Well, they have to find ways to continue to justify all the LWW and ICQA in each building. That’s why things are so different, some buildings got out of control with merit and backup merit headcounts, and now they are having to find extra work to keep them busy. or give off the appearance of them being busy.
 
All of our ibps capacity and ICQa just had a group all afternoon long meeting yesterday…. Wonder what that was all about?
 
Well, they have to find ways to continue to justify all the LWW and ICQA in each building. That’s why things are so different, some buildings got out of control with merit and backup merit headcounts, and now they are having to find extra work to keep them busy. or give off the appearance of them being busy.


yeah i always wondered about that. sometimes theres so many yellow shirts. theres times i'll see like 7 of them standing around together in a mini meeting. and while management is always harping on prod, it's hypocritical.
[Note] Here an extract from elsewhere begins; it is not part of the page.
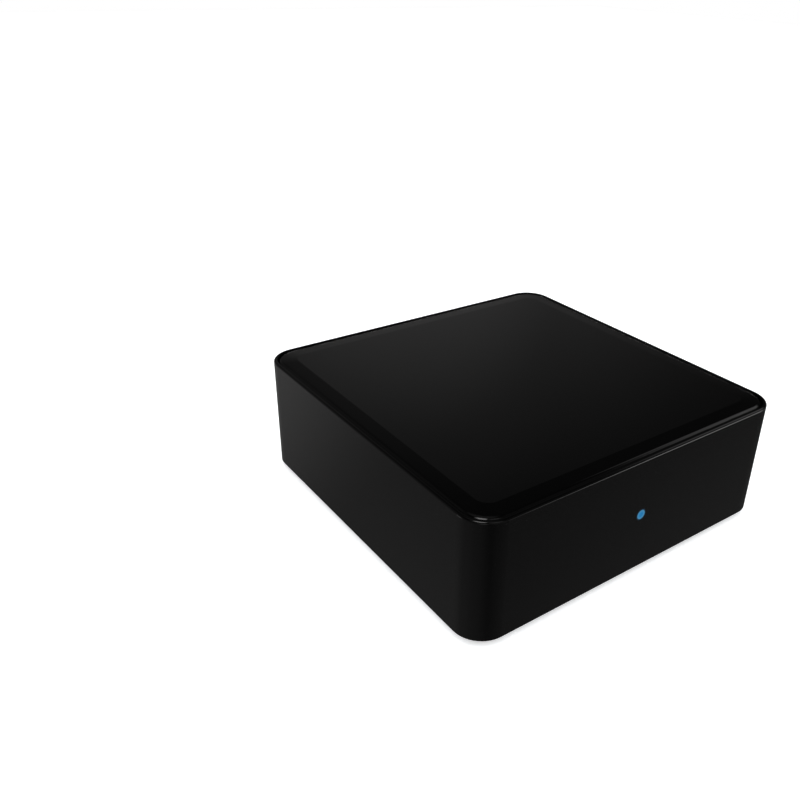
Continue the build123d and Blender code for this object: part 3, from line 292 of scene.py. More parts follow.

they have taken some steps. the capacity leads are always working. the backup leads that used to do not much here now do water spider. but i see a lot of loafing in label control. we have 3 often, with one on light duty. when realistically i think 1 could get by. there is a ton of icqa in the racks. sometimes i wonder how sustainable that dept is. you cant lose sight of the big picture, when you have like 1/3 employees being rework in some fashion sometimes it seems like (i know it's way less in reality) something is not sustainable.

plus the mini rack locations are a disaster, trash, wrong product etc. so imo icqa doesnt really do anything. it would honestly be better to just put them fixing and cleaning locations right down the line everyday imo. if i had a job in icqa, i would presume theres a good chance it wont be there in 5 years tbh.

on the flip side from target's perspective, they arent paying leads/icqa etc that much more than regular employees. i think that was the entire point of lww, it was cheap management. and more people to browbeat, track scan gaps etc over prod. one om doesnt have that much time to run scan gaps. multiple lww's do...
 
Last edited:
yeah i always wondered about that. sometimes theres so many yellow shirts. theres times i'll see like 7 of them standing around together in a mini meeting. and while management is always harping on prod, it's hypocritical.

they have taken some steps. the capacity leads are always working. the backup leads that used to do not much here now do water spider. but i see a lot of loafing in label control. we have 3 often, with one on light duty. when realistically i think 1 could get by. there is a ton of icqa in the racks. sometimes i wonder how sustainable that dept is. you cant lose sight of the big picture, when you have like 1/3 employees being rework in some fashion sometimes it seems like (i know it's way less in reality) something is not sustainable.

plus the mini rack locations are a disaster, trash, wrong product etc. so imo icqa doesnt really do anything. it would honestly be better to just put them fixing and cleaning locations right down the line everyday imo. if i had a job in icqa, i would presume theres a good chance it wont be there in 5 years tbh.

on the flip side from target's perspective, they arent paying leads/icqa etc that much more than regular employees. i think that was the entire point of lww, it was cheap management. and more people to browbeat, track scan gaps etc over prod. one om doesnt have that much time to run scan gaps. multiple lww's do...
You are probably correct with the Lww’s being used as cheap management. That is how they are able to cut om headcount across the network. Now they are changing hours or support om’s. The support om’s I’ve talked to think it’s so they quit.
 
You are probably correct with the Lww’s being used as cheap management. That is how they are able to cut om headcount across the network. Now they are changing hours or support om’s. The support om’s I’ve talked to think it’s so they quit.
Well they just dropped the Labor Analyst role. Dedicated TM trainer HC took a big hit. Which I think was necessary.

I think what we're just seeing is the new (old) norm. We hit slow season, everyone panics at HQ, and starts downsizing for budgets. Then come the pre summer rush and we'll realize we're understaffed and hire like crazy in August and September. Only to burn HC again come January.

The only problem is people haven't seen this because we haven't at an actual slow season at DCs in years so newer people aren't use to the business having these peaks and valleys.
 
Well they just dropped the Labor Analyst role. Dedicated TM trainer HC took a big hit. Which I think was necessary.

I think what we're just seeing is the new (old) norm. We hit slow season, everyone panics at HQ, and starts downsizing for budgets. Then come the pre summer rush and we'll realize we're understaffed and hire like crazy in August and September. Only to burn HC again come January.

The only problem is people haven't seen this because we haven't at an actual slow season at DCs in years so newer people aren't use to the business having these peaks and valleys.
We are still hiring, but mostly warehouse associates and seasonals I believe.

The fla going away puts more workload on first shift pc’s (more so b1).

Support om’s hours are definitely less appealing now.
 
Anyone have an idea of the pay difference from WW to ICQA merit position? Is it worth it? Do you still get bonuses and annual pay raises?
 
Pay range will probably vary by location. ICQA is level 2 merit. You'll have a yearly review and eligible for a raise and an STI bonus. HR or Workday should be able to tell you the pay range.